The government has unblushingly avowed the policy of emancipation and arming the slaves, and has issued instructions to the Generals of the army which place the citizens within the lines completely at the mercy of corrupt and devilish soldiery.–The Generals have not been slow to carry out the instructions given them. They are arming and drilling the slaves to fight against their masters, and are endeavoring to add to the miseries of this unhappy conflict, the untold horrors of servile war. General Pope has issued orders, (and they will be speedily be followed by all the others,) requiring the section of country in which the army is quartered, to support it. Whatever they need is to be furnished by the citizens without regard to their own wishes. Whatever destruction of property can be covered by the spacious cloak of military necessity is to be made promptly. No guards are to be granted private citizens to protect their property from a soldiery, dangerous before, but tenfold more so under the license which these orders give.

Already our own citizens, who are abiding within the enemy’s lines, are beginning to reap the bitter fruits of this policy. They are robbed and plundered of everything that can tempt the cupidity of these mercenary wretches; the slaves are carried off in great numbers; provisions of every kind are appropriated or destroyed; the quiet precincts of home are invaded, the women insulted and the men carried off to prison.
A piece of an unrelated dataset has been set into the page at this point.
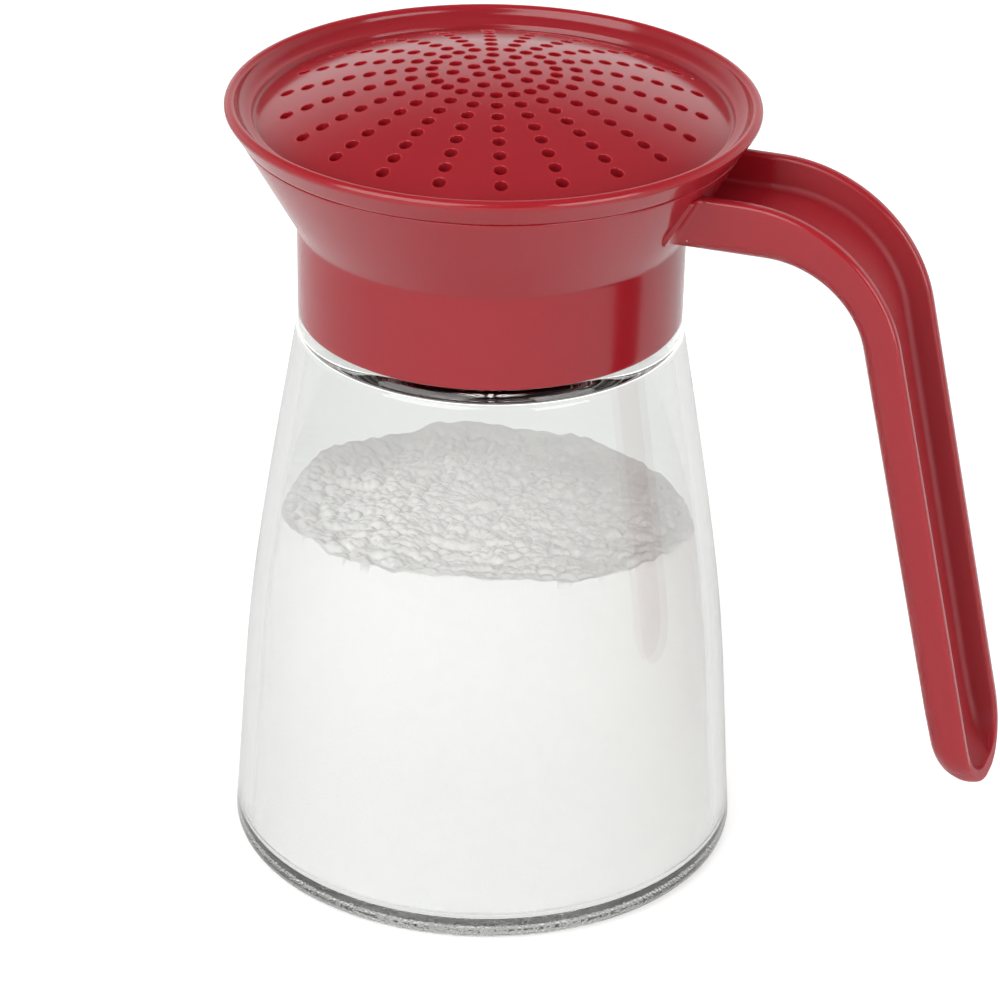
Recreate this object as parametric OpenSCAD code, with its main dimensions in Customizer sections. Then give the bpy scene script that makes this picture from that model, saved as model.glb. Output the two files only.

Preachers are seized and cast into confinement because they will not swear fealty to the despotic government of the United States; citizens are dragged from their homes and held as hostages for the safety of the invaders and in some instances have suffered death. But Pope has inaugurated a movement in Fredericksburg which throws all his other acts of brutality and unblushing tyranny into the shade. He had declared that all citizens must take the oath or be banished. But few of them will take the oath and they will be driven out, leaving their families in the hands of the enemy and if they should fall back at mercy of the negroes.

Those things are occurring in the West, in Virginia, in the eastern portion of North Carolina, and wherever the enemy have possession of the country; and they are only a foretaste of what would be, were they to meet with final and complete success. Such a scene of fiendish exultation, of indiscriminate plunder, slaughter, devastation and misery has not been witnessed since the world began. We fear that they are only a faint shadowing forth of what the invaded sections or our country, much as they have endured, are yet to suffer.
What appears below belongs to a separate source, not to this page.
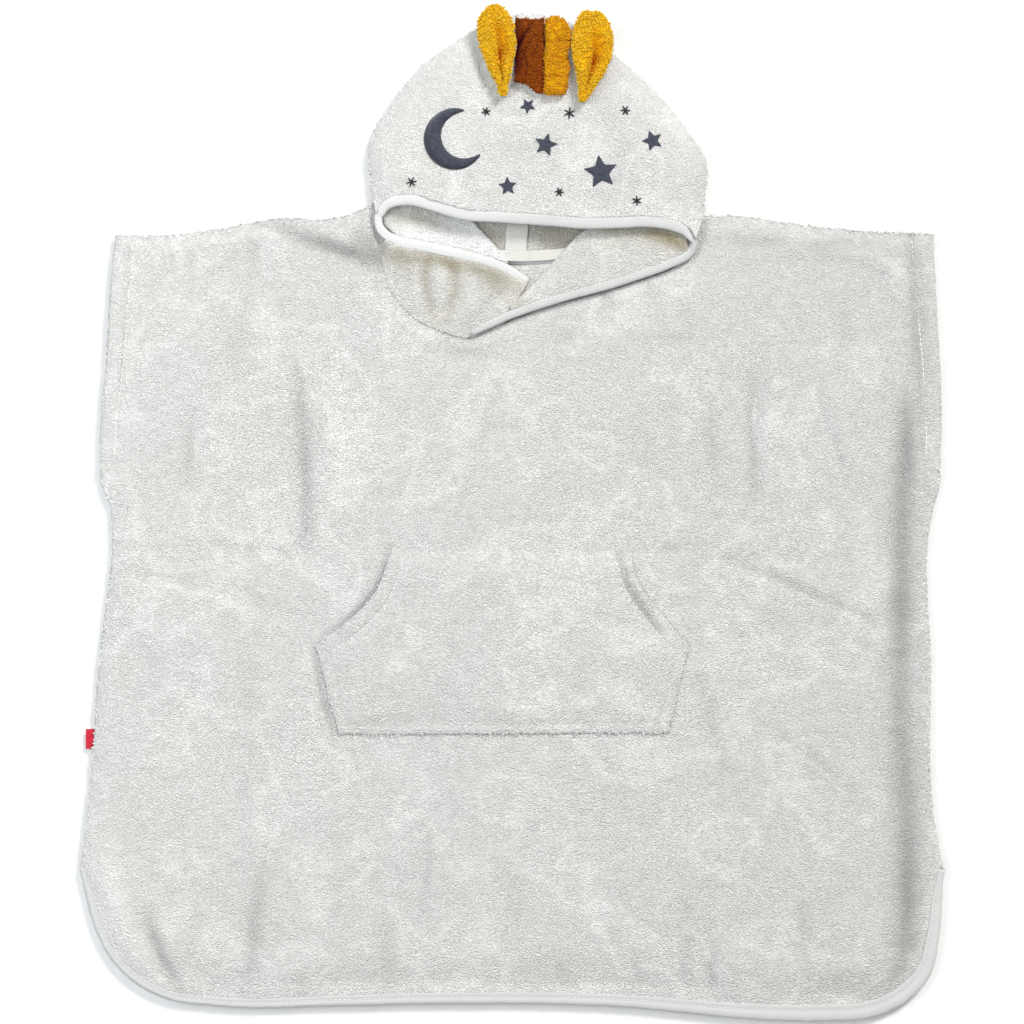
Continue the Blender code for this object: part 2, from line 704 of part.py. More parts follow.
HOOD_LEFT_EDGE = smooth_curve(HOOD_LEFT, CUT_STEPS // 3)
HOOD_RIGHT_EDGE = smooth_curve(HOOD_RIGHT, CUT_STEPS // 3)
HOOD_ARCH = joined(
    HOOD_LEFT_EDGE, smooth_curve(HOOD_TOP, CUT_STEPS // 3), list(reversed(HOOD_RIGHT_EDGE))
)


def face_height(point):
    """Mid-height of the face panel: a soft dome that falls to the hood's outline."""
    away = distance_to(point, HOOD_ARCH)
    return HOOD_RIM + HOOD_RISE * (1 - math.exp(-away / HOOD_FALL))


def on_face(point):
    """Height just over the face panel's top, for what is sewn on it."""
    return face_height(point) + WALL / 2 + SEAM


def face_bottom():
    """Lower edge of the face panel: the upper lip, without its binding."""
    spots = beside_lip(smooth_curve(UPPER_LIP, CUT_STEPS // 2), SEAM)
    low, high = FACE_ENDS
    return [spot for spot in spots if low < spot.x < high and spot.y > FACE_LOWEST]


def beside_lip(lip, gap):
    """Plan points to the left of a stretch of the mouth binding, or to its right for a gap under 0."""
    turn = math.copysign(1.0, gap)
    return [
        point.xy + sideways(lip, i) * (turn * point[LIP_WIDTH] / 2 + gap)
        for i, point in enumerate(lip)
    ]


def make_face():
    columns, rows = 18, 12
    lower = evenly_spaced(face_bottom(), columns, towards_ends)
    top = smooth_curve(HOOD_TOP, columns, towards_ends)
    left = evenly_spaced([lower[0]] + HOOD_LEFT_EDGE, rows, towards_last)
    right = evenly_spaced([lower[-1]] + HOOD_RIGHT_EDGE, rows, towards_last)
    middle = at_height(filled(lower, top, left, right), face_height)
    wall(
        "hood_crown",
        along_normals(middle, -WALL / 2),
        along_normals(middle, WALL / 2),
        "terry_white",
    )


def centre_back(steps):
    """The centre-back seam, from the neck to the top of the head."""
    return straight(Vector(BACK_NECK[BACK_NECK_MIDDLE]), Vector(HOOD_TOP[HOOD_TOP_MIDDLE]), steps)


def make_hood_backs():
    """The two hood sides' stretches that lie under the head, meeting at the centre back."""
    steps = 10
    seam = centre_back(steps)
    neck_left = evenly_spaced(BACK_NECK_LEFT, steps)
    neck_right = evenly_spaced(BACK_NECK_RIGHT, steps)
    top_left = smooth_curve(HOOD_TOP[: HOOD_TOP_MIDDLE + 1], steps)
    top_right = smooth_curve(HOOD_TOP[HOOD_TOP_MIDDLE:], steps)
    outer_left = smooth_curve((BACK_NECK[0],) + HOOD_LEFT, steps)
    outer_right = smooth_curve((BACK_NECK[-1],) + HOOD_RIGHT[1:], steps)
    for name, neck, top, left, right in (
        ("hood_back_left", neck_left, top_left, outer_left, moved_left(seam, SEAM / 2)),
        ("hood_back_right", neck_right, top_right, moved_left(seam, -SEAM / 2), outer_right),
    ):
        grid = filled(moved_left(neck, SEAM), top, left, right)
        wall(name, at_height(grid, 0.0), at_height(grid, BACK_TOP), "terry_white")


def make_seam_tape():
    seam = centre_back(8)[:-1]
    half = Vector((SEAM_TAPE_WIDTH / 2, 0))
    grid = [[point - half, point + half] for point in seam]
    top = FRONT_LOW + TAPE
    wall("hood_seam_tape", at_height(grid, FRONT_LOW), at_height(grid, top), "tape")


def folded_slab(name, grid):
    """Layers of cloth folded away inside the hood, as one slab with a rounded top."""
    rows, columns = len(grid) - 1, len(grid[0]) - 1
    upper = []
    for r, row in enumerate(grid):
        line = []
        for c, point in enumerate(row):
            share = FOLDED_EDGE[min(r, rows - r, c, columns - c, len(FOLDED_EDGE) - 1)]
            level = FRONT_LOW + (FOLDED_TOP - FRONT_LOW) * share
            line.append(Vector((point.x, point.y, level)))
        upper.append(line)
    wall(name, at_height(grid, FRONT_LOW), upper, "terry_white")


def make_folded_layers():
    edges = (INNER_FOLD_LOW, INNER_FOLD_HIGH, INNER_FOLD_OUTER, INNER_FOLD_LEFT)
    folded_slab("hood_pleat_left", filled(*(smooth_curve(edge, FOLDED_STEPS) for edge in edges)))
    start, stop = PLEAT_RIGHT_ENDS
    neck = evenly_spaced(FRONT_NECK_EDGE, CUT_STEPS)
    low = [point for point in neck if start < point.x < stop and point.y < PLEAT_RIGHT_TOP]
    low = evenly_spaced(moved_left(low, 2 * SEAM), FOLDED_STEPS)
    fold = [point for point in smooth_curve(THROAT_FOLD_RIGHT, CUT_STEPS) if point.x > start]
    high = evenly_spaced(moved_left(fold, -PLEAT_RIGHT_INSET), FOLDED_STEPS)
    folded_slab("hood_pleat_right", filled(low, high, *end_lines(low, high, FOLDED_STEPS)))


def end_lines(low, high, steps):
    """The two straight ends of a strip between a lower and an upper edge."""
    return straight(low[0], high[0], steps), straight(low[-1], high[-1], steps)


def make_left_flap():
    """Left throat flap, outer side up: it rises from the neck seam to the lip and is gathered."""
    columns, rows = 20, 6
    neck = evenly_spaced(FRONT_NECK_EDGE, CUT_STEPS)
    neck = [point for point in neck if point.x < FLAP_LEFT_END and point.y < FLAP_LEFT_TOP]
    low = evenly_spaced(moved_left(neck, SEAM), columns)
    lip = list(reversed(smooth_curve(LOWER_LIP_LEFT, CUT_STEPS)))
    lip = evenly_spaced([point for point in lip if point.y < FLAP_LEFT_TOP], columns)
    high = beside_lip(lip, -2 * SEAM)
    middle = []
    for r, row in enumerate(filled(low, high, *end_lines(low, high, rows))):
        rise = math.sin(math.pi / 2 * r / rows)
        belly = math.sin(math.pi * r / rows)
        line = []
        for c, point in enumerate(row):
            level = FLAP_SEAM_LEVEL + (lip[c].z - FLAP_SEAM_LEVEL) * rise
            level += belly * (FLAP_BULGE + crease_height(point, FLAP_PUCKERS))
            line.append(Vector((point.x, point.y, level)))
        middle.append(line)
    wall(
        "hood_flap_left",
        along_normals(middle, -WALL / 2),
        along_normals(middle, WALL / 2),
        "terry_white",
    )


def make_right_flap():
    """Right throat flap, turned back so that its inner side is up and its lip lies on the neck seam."""
    columns, rows = 16, 5
    start, stop = FLAP_RIGHT_ENDS
    lip = reversed(smooth_curve(LOWER_LIP_RIGHT, CUT_STEPS))
    lip = evenly_spaced([point for point in lip if start < point.x < stop], columns)
    low = beside_lip(lip, 2 * SEAM)
    high = smooth_curve(THROAT_FOLD_RIGHT, columns)
    middle = []
    for r, row in enumerate(filled(low, high, *end_lines(low, high, rows))):
        swell = FLAP_SWELL * math.sin(math.pi * r / rows)
        line = []
        for c, point in enumerate(row):
            drop = FLAP_DROP * eased(r / rows) * eased(FLAP_DROP_START * c / columns)
            line.append(Vector((point.x, point.y, lip[c].z - drop + swell)))
        middle.append(line)
    wall(
        "hood_flap_right",
        along_normals(middle, -FLAP_RIGHT_WALL / 2),
        along_normals(middle, FLAP_RIGHT_WALL / 2),
        "terry_white",
    )


def make_hood_binding():
    """Tape round the mouth of the hood, from the left throat end to the right one."""
    lower_steps, upper_steps, sides = 16, 30, 6
    route = joined(
        smooth_curve(LOWER_LIP_LEFT, lower_steps),
        smooth_curve(UPPER_LIP, upper_steps),
        smooth_curve(LOWER_LIP_RIGHT, lower_steps),
    )
    rings = []
    for i, point in enumerate(route):
        across = sideways(route, i)
        ring = []
        for k in range(sides):
            angle = 2 * math.pi * k / sides
            reach = across * (math.cos(angle) * point[LIP_WIDTH] / 2)
            level = point.z + math.sin(angle) * point[LIP_HEIGHT] / 2
            ring.append((point.x + reach.x, point.y + reach.y, level))
        rings.append(ring)
    tube("hood_binding", rings, "binding_white")


# ---------------------------------------------------------------- ears, crest and motifs


def ear_grid(ear, shift, growth):
    """Rows across a leaf-shaped ear, from its narrow base to its round top."""
    rows, columns = 10, len(EAR_RELIEF) - 1
    base = Vector((ear.base_x, ear.base_y)) + shift
    tip = Vector((ear.tip_x, ear.tip_y)) + shift * 0.5
    across = Vector((tip.y - base.y, base.x - tip.x)).normalized()
    grid = []
    for r in range(rows + 1):
        t = r / rows
        leaf = (EAR_LEAF[0] + (EAR_LEAF[1] - EAR_LEAF[0]) * t) ** EAR_FULLEST
        half = ear.half_width * math.sin(math.pi * leaf) ** EAR_ROUNDNESS + growth
        middle = base.lerp(tip, t)
        grid.append([middle + across * half * (2 * c / columns - 1) for c in range(columns + 1)])
    return grid


def perch(point, extra=0.0):
    """Height of what is sewn on the head: level where it is sewn, and drooping towards its end."""
    share = max(point.y - EAR_SEWN_Y, 0.0) / EAR_REACH
    return EAR_LEVEL - EAR_DROOP * share * share + extra


def make_ears():
    for ear in EARS:
        back = ear_grid(ear, EAR_BACK_SHIFT, EAR_BACK_GROWTH)
        wall(
            f"ear_{ear.name}_back",
            at_height(back, perch),
            at_height(back, lambda point: perch(point, EAR_WALL)),
            "terry_white",
        )
        front = ear_grid(ear, Vector((0, 0)), 0.0)
        low = at_height(front, lambda point: perch(point, EAR_WALL + SEAM))
        high = at_height(front, lambda point: perch(point, EAR_WALL + SEAM + EAR_WALL))
        for row in high:
            for c, point in enumerate(row):
                point.z += EAR_RELIEF[c]
        wall(f"ear_{ear.name}_front", low, high, "mustard")


def make_crest():
    """Two folded tabs side by side between the ears, each a slab with a rounded top end."""
    rows, columns = 8, len(CREST_ARCH) - 1
    for tab in CREST:
        half = (tab.right - tab.left) / 2
        middle_x = (tab.left + tab.right) / 2
        low, high = [], []
        for r in range(rows + 1):
            t = towards_last(r / rows)
            y = tab.bottom + (tab.top - tab.bottom) * t
            ending = eased((t - CREST_END) / (1 - CREST_END))
            narrow = half * (1 - (1 - CREST_END_WIDTH) * ending)
            height = tab.thickness * (1 - (1 - CREST_END_HEIGHT) * ending)
            row = [middle_x + narrow * (2 * c / columns - 1) for c in range(columns + 1)]
            level = perch(Vector((middle_x, y)))
            low.append([Vector((x, y, level)) for x in row])
            high.append(
                [Vector((x, y, level + height * share)) for x, share in zip(row, CREST_ARCH)]
            )
        wall(f"crest_{tab.name}", low, high, tab.colour)


def make_moon():
    """Crescent between two arcs that meet near its horns."""
    steps = 16
    spread = math.radians(180 - MOON_OPENING)
    grid = [[], [], []]
    for i in range(steps + 1):
        turn = 2 * i / steps - 1
        angle = math.radians(MOON_TURN) + spread * turn
        share = max(math.cos(turn * math.pi / 2), 0.0) ** MOON_FULLNESS
        width = LEAST_HORN + (MOON_WIDTH - LEAST_HORN) * share
        for line, depth in zip(grid, (width, width / 2, 0.0)):
            reach = MOON_RADIUS - depth
            line.append(
                Vector(MOON_CENTRE) + Vector((math.cos(angle), math.sin(angle))) * reach
            )
    low = at_height(grid, on_face)
    high = at_height(grid, lambda point: on_face(point) + TAPE)
    wall("motif_moon", low, high, "slate")


def make_stars():
    for number, star in enumerate(STARS, 1):
        outline = []
        for k in range(10):
            angle = math.radians(90 + star.turn + 36 * k)
            reach = star.radius * (STAR_WAIST if k % 2 else 1.0)
            outline.append(
                Vector((star.x + reach * math.cos(angle), star.y + reach * math.sin(angle)))
            )
        patch(f"motif_star_{number}", outline, on_face, TAPE, "slate")


# ---------------------------------------------------------------- the poncho


def main():
    for obj in list(bpy.data.objects):
        bpy.data.objects.remove(obj, do_unlink=True)
    poncho = bpy.data.objects.new("poncho", None)
    bpy.context.scene.collection.objects.link(poncho)
    make_body()
    make_hem_binding("back_hem_binding", lambda point: 0.0)
    make_hem_binding("front_hem_binding", lambda point: front_under(point) - BINDING_EXTRA)
    make_pocket()
    make_label()
    make_hood_backs()
    make_seam_tape()
    make_folded_layers()
    make_left_flap()
    make_right_flap()
    make_face()
    make_hood_binding()
    make_ears()
    make_crest()
    make_moon()
    make_stars()


main()
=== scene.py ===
"""Toddler's hooded bath poncho, laid flat: its finished cloth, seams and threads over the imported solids.

Metres, +Z up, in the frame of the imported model. +Y runs from the hem to the hood, and the front faces up.
"""

import json
import math
from collections import namedtuple

import bmesh
import bpy
import numpy as np
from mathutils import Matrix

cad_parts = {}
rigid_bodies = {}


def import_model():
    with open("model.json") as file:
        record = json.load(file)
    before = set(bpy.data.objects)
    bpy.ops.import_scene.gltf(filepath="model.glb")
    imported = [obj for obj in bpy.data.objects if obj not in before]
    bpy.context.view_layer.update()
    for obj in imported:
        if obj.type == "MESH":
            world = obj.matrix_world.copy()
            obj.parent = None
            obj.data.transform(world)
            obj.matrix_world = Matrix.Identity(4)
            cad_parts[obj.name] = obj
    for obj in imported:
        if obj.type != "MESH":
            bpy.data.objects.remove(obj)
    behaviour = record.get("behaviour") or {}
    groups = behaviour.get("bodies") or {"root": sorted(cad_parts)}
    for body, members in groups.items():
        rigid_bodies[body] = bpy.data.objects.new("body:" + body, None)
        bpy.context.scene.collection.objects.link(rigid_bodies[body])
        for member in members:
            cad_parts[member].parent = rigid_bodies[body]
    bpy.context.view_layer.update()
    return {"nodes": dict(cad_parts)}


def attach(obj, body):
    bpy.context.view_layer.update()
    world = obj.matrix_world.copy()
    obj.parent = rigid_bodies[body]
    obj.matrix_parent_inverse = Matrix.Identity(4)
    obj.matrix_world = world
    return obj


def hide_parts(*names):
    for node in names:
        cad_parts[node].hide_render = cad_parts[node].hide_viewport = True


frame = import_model()

bl_info = {
    "name": "Hooded bath poncho",
    "version": (1, 0, 0),
    "blender": (4, 5, 0),
    "location": "View3D > Sidebar > Poncho",
    "description": "Makes a toddler's hooded terry bath poncho, laid flat",
    "category": "Add Mesh",
}

# ---------------------------------------------------------------- sizes shared with the solids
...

We have said that the course of these men has no parrallel in the history of modern warfare since the French revolution.–When Wellington was putting down the rebellion in India, he restrained his men from plundering the inhabitants of the country through which he passed and of the captured towns. He never failed to inflict summary and severe punishment on the offenders and in several instances hung them publicly.–He pursued the same policy during his celebrated career in Spain, and thus made friends for himself and his army everywhere. The same line of policy was adopted by our Generals in Mexico. A traveler visiting that country after the withdrawal of our troops, heard the name of General Taylor everywhere spoken with affection. Said a gentlemen as he was leaving: “If you see Gen. Taylor, tell him that the Mexicans all honor him. He has never given up their houses to plunder; he has helped their suffering and wounded; he is humane as he is brave, and they can never feel enmity towards him.” Alas there will be none to pronounce benedictions on the invaders of our country, the boasted champions of civilization and humanity. Wherever they have gone, they will be remembered with loathing, to the next generation.
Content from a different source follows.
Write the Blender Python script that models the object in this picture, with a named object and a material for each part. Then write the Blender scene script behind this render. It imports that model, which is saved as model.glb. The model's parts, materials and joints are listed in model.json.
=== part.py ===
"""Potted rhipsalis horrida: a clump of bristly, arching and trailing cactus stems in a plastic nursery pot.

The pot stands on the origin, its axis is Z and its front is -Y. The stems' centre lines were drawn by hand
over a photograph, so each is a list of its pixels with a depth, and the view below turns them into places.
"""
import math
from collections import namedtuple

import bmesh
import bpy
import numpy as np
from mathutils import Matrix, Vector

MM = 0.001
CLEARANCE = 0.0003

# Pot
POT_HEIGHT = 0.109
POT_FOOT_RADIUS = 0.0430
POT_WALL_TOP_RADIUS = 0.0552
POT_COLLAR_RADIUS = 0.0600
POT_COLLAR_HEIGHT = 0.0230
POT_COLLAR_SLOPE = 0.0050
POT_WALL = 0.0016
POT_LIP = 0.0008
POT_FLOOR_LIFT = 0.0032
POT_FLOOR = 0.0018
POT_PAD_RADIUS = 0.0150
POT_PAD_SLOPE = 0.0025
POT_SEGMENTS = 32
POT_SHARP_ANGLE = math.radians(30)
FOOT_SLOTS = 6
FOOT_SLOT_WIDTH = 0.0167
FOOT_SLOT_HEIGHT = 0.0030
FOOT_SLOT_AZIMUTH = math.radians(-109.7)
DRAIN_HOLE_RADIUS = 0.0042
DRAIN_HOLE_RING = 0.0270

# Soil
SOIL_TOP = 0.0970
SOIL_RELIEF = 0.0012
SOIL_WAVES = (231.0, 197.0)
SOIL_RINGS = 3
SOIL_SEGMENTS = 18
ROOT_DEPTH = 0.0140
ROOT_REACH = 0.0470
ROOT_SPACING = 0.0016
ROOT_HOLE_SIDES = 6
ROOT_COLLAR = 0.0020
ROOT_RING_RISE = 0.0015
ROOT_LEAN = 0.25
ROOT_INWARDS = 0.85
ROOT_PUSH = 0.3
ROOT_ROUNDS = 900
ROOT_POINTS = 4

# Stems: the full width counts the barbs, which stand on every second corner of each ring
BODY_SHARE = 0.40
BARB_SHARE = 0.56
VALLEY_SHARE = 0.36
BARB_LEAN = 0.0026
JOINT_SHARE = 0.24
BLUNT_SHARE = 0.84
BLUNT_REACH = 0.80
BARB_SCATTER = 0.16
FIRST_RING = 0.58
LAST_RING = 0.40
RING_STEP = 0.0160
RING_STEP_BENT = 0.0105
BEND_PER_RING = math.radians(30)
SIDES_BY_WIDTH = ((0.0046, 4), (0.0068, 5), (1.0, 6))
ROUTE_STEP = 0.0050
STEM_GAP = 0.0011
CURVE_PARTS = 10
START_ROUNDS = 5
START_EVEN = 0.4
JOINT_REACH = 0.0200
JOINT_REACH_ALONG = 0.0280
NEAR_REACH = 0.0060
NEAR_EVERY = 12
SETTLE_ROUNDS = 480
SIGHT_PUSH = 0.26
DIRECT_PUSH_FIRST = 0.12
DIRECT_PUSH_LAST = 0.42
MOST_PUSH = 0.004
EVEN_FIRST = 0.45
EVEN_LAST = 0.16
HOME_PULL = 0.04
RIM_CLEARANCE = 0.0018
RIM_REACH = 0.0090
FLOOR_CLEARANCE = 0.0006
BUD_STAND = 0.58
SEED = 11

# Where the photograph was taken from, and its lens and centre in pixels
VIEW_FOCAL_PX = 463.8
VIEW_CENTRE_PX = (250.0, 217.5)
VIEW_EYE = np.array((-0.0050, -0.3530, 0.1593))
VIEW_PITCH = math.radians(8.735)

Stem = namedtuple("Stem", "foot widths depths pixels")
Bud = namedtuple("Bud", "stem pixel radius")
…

We deeply sympathize with those of our countrymen whom the fortunes of war have thrown into the hands of the enemy and we rejoice to know that our government is meeting the emergency promptly and firmly, and is taking measures to secure them against outrage and murder. Retaliation is a dreadful alternative but it is sometimes necessary. We are pained to think of the dreadful alternative, which the barbarity of our enemies may force on us; but we must meet the issue painful as it may be. They are showing more plainly every day that the only choice left us is to conquer in this war. The let us be prepared for any emergency. Let us continue to maintain the character and position of Christian men, restoring to retaliation reluctantly, and only so far as many be necessary for our own protection; let us press the war with more vigor, and looking to God, who has led us thus far, drive the invader back to his own home. This is the surest road to success; and if we pursue it, we shall have nothing in our own conduct, to regret when this eventful drama shall have closed. Let us be true to our selves, true to God who made us, and who will at last judge us, and we have nothing to fear. When independence shall crown our efforts, and peace return to bless us, the historian as he comes to make up his record of this stormy period, will accord us the character of christian patriots and heroes.

Under the pen of this Baptist, history is rewritten so that white Southerners are now receiving the most brutal treatment of any persons in history. Rarely if ever do Southern Baptists leaders consider that the brutality of human slavery, now outlawed in almost all of the Western world, is a monstrous sin that has rightly stirred the moral indignation and garnered the wrath of many in the United States.